RECORDED DATA:
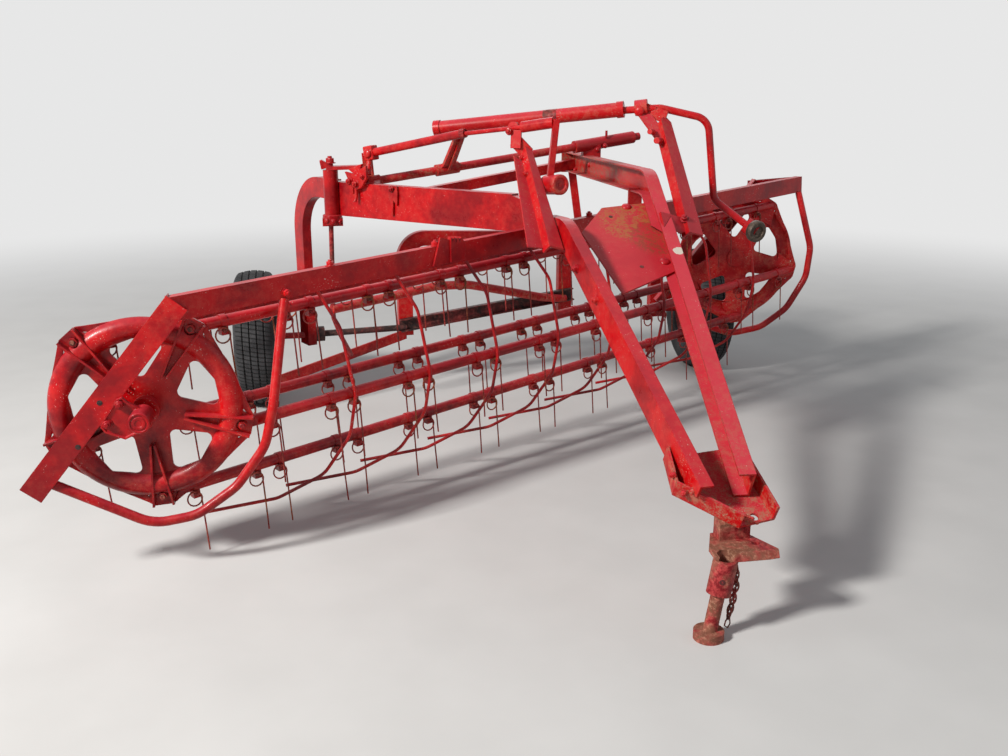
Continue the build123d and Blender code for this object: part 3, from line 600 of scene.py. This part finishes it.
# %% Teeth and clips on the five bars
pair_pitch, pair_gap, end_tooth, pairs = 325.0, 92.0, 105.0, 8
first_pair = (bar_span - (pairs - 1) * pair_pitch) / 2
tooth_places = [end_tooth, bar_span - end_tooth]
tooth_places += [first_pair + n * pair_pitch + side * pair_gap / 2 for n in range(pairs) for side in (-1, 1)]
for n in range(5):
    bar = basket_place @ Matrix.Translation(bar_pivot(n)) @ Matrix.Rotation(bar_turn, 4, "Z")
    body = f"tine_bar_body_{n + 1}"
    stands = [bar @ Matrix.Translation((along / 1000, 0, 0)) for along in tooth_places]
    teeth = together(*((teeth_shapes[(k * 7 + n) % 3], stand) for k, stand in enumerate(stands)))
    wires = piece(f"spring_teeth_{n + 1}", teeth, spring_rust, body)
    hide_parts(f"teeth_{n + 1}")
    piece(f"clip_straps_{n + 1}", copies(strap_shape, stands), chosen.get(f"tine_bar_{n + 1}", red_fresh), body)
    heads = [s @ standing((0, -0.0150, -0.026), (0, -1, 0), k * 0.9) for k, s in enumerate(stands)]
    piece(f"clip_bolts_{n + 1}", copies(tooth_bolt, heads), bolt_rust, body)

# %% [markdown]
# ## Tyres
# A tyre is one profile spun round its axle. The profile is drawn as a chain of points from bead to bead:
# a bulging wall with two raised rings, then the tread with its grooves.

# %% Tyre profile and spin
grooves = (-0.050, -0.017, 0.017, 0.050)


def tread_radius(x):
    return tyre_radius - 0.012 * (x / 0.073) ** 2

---

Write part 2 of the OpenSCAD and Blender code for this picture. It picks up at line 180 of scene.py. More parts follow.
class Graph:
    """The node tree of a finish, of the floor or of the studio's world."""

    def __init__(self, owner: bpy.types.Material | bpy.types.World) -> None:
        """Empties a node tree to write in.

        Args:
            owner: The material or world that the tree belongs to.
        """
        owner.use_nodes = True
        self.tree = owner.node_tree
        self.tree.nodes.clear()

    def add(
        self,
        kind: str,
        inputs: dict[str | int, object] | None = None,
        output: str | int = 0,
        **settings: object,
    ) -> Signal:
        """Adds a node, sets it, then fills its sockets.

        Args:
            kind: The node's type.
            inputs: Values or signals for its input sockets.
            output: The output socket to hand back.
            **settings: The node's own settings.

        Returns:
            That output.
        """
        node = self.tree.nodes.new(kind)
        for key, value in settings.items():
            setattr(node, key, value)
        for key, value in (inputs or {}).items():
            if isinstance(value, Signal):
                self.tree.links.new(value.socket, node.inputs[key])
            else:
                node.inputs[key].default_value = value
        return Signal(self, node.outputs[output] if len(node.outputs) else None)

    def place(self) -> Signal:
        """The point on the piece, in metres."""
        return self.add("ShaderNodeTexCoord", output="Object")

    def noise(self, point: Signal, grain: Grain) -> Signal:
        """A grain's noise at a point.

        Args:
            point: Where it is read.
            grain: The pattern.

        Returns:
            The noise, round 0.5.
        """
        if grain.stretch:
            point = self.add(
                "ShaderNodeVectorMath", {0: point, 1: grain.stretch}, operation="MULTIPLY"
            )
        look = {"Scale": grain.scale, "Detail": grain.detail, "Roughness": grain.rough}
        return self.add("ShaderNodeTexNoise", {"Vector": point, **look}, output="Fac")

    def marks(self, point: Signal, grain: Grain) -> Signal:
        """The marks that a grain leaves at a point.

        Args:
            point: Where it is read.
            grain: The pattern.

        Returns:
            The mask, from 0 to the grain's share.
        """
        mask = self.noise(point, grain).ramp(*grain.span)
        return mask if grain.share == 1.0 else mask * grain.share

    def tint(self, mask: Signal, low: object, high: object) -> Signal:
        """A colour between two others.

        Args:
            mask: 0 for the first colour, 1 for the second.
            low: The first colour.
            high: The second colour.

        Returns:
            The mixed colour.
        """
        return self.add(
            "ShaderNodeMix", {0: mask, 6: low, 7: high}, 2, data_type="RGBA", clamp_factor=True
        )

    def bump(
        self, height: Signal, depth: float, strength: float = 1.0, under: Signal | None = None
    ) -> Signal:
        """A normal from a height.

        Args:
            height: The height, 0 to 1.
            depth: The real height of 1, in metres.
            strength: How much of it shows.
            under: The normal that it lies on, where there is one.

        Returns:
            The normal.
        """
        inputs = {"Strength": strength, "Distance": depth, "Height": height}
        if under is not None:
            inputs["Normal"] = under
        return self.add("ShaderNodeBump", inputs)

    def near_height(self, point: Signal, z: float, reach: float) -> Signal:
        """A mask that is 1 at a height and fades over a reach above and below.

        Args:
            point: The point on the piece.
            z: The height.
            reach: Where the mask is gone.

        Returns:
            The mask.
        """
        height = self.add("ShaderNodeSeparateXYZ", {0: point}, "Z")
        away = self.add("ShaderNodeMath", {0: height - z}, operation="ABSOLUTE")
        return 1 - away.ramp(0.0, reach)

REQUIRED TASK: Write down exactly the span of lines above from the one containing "Continue the build123d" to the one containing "teeth, spring_rust, body)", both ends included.

SOLUTION FOR THIS EXERCISE:
Continue the build123d and Blender code for this object: part 3, from line 600 of scene.py. This part finishes it.
# %% Teeth and clips on the five bars
pair_pitch, pair_gap, end_tooth, pairs = 325.0, 92.0, 105.0, 8
first_pair = (bar_span - (pairs - 1) * pair_pitch) / 2
tooth_places = [end_tooth, bar_span - end_tooth]
tooth_places += [first_pair + n * pair_pitch + side * pair_gap / 2 for n in range(pairs) for side in (-1, 1)]
for n in range(5):
    bar = basket_place @ Matrix.Translation(bar_pivot(n)) @ Matrix.Rotation(bar_turn, 4, "Z")
    body = f"tine_bar_body_{n + 1}"
    stands = [bar @ Matrix.Translation((along / 1000, 0, 0)) for along in tooth_places]
    teeth = together(*((teeth_shapes[(k * 7 + n) % 3], stand) for k, stand in enumerate(stands)))
    wires = piece(f"spring_teeth_{n + 1}", teeth, spring_rust, body)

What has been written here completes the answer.